After returning from my last trip to Cancun with my children, grandchildren and a niece and nephew – I was reflecting on all the fun we had and how much I enjoyed seeing the excitement on their faces as they experience another country and it customs. Although I wouldn’t trade that trip for the world, there was still something missing. In the various countries I had visited, I still didn’t feel a connection or a clear understanding of the people and what they really were like. That is when I decided to change my travel focus and it will most likely be a life style change.
So began my search on the internet for opportunities to travel and serve abroad. This was perfect! I could travel and experience the world but yet feel that I had made a difference (although it might seem slight at times) in someone’s life along the way. Being single, I often found it difficult to find a travel companion as not all my friends had the means to just pick up and go thousands of miles away for days or weeks at a time. With the volunteer experience it allows you that freedom to travel on your own, yet meet many good friends across the country to share your experiences with.
My international volunteer experience began last Sept (2007) with a one week trip to Cusco, Peru with Globe Aware (a similar non-profit organization as Global Volunteers) to serve in the Albergue Children’s Home. It didn’t have the numbers that the orphanage you served in Lima had, as there were approximately 35 middle to high school age children living here. Most of them had at least one parent, however, their families lived high in the mountains and didn’t have many opportunities for education and interaction with others. They are chosen, based on their willingness to learn and potential, to live in the Albergue during 9-10 months of the year and attend the local schools in Cusco in the mornings, and then continue more individualized studies in the afternoons at the Albergue.
I arrived in the Cusco airport on a sunny afternoon at the end of August (which is actually the end of their winter) to meet my co-volunteers. We had a great, diverse, but small group of 7 volunteers but we were about to turn their world upside down. There were 5 women (ranging from the early 20′s to me, 51) and 2 men who fell in between in age.
When I read your article about grouting in Peru it brought back many memories of mixing and pouring concrete, laying out the rocks and then making several trips back and forth with a board to level each block of concrete we poured. Painting – we painted as much as we could – the concrete & adobe fencing around the grounds, the front gates, the smaller building that housed a few of the older boys and the guinea pigs (yes, they raise and eat guinea pigs in Peru – and yes, I tried it to say I had -not bad though). Then we came up with this grand idea – we had a strong (and for the most part) youthful, group of volunteers, and we were going to go above and beyond what was expected of us and completely rework their courtyard. One of the men in the group was a construction contractor so you can about image where it went from there! We were only there a week, however, in that time we hired local labor to tear up the old sidewalk (because there wasn’t a jack hammer to be found in Cusco to rent and it was much too difficult to do on our own). We had special concrete blocks poured specifically for this project and we were laying them out before they were completely dry. We covered the courtyard and then filled the holes in the concrete with fresh soil so that they could eventually plant grass seed in these small areas and actually have a green courtyard (which you know is VERY rare in dusty Cusco). One member stayed behind a few extra days and planted larger plants and small trees around the outskirts of the courtyard. I never worked so hard (physically) in one week in my life but we felt so proud of what we had accomplished in such a short time.

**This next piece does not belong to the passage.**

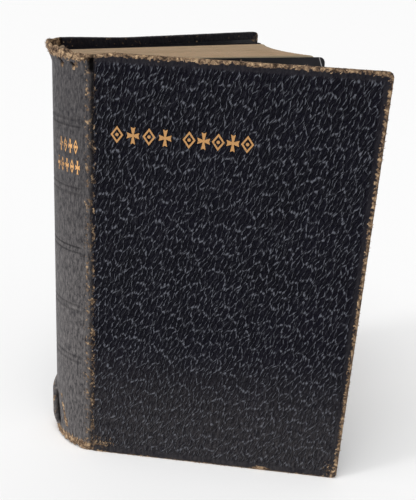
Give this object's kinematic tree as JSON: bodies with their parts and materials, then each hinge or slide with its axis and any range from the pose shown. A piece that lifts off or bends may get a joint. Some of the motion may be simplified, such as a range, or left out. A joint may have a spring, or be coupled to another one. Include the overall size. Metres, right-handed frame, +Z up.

And that wasn’t all – each evening, after dinner, we worked with the kids and their English (singing songs, playing games, etc.). These children were not only strengthening their Spanish (as they speak only Quechuan in the mountain areas) but were also learning English. What an opportunity for these children! Without this program they would have spent their entire life living in poverty, with very little exposure to anyone other than their family members. This gives them the opportunity to find good jobs in the city and be able to support their families and improve their lifestyle. We also went into the mountains one day to a small school (ran similar to Albergue) but focused more on high school age children and built an Adobe cooking stove for them. When we finished, they invited us to stay for lunch and sang and danced for us in appreciation.
I know, Jane, that you can picture all of this as you’ve been there and you know what the smiles of those sweet Peruvian children look like! Although it was difficult at times (taking cold showers daily, having a bad hair day everyday because we couldn’t dry or curl your hair, having to travel with your own toilet paper because you just never knew if there would be any available… and listening to hundreds of barking dogs all night long as you were trying to stay wrapped up and warm) – I have to honestly say, it was the best “vacation” I have ever taken in my life. These memories will stay with me forever and it was the start of a new lifestyle for me.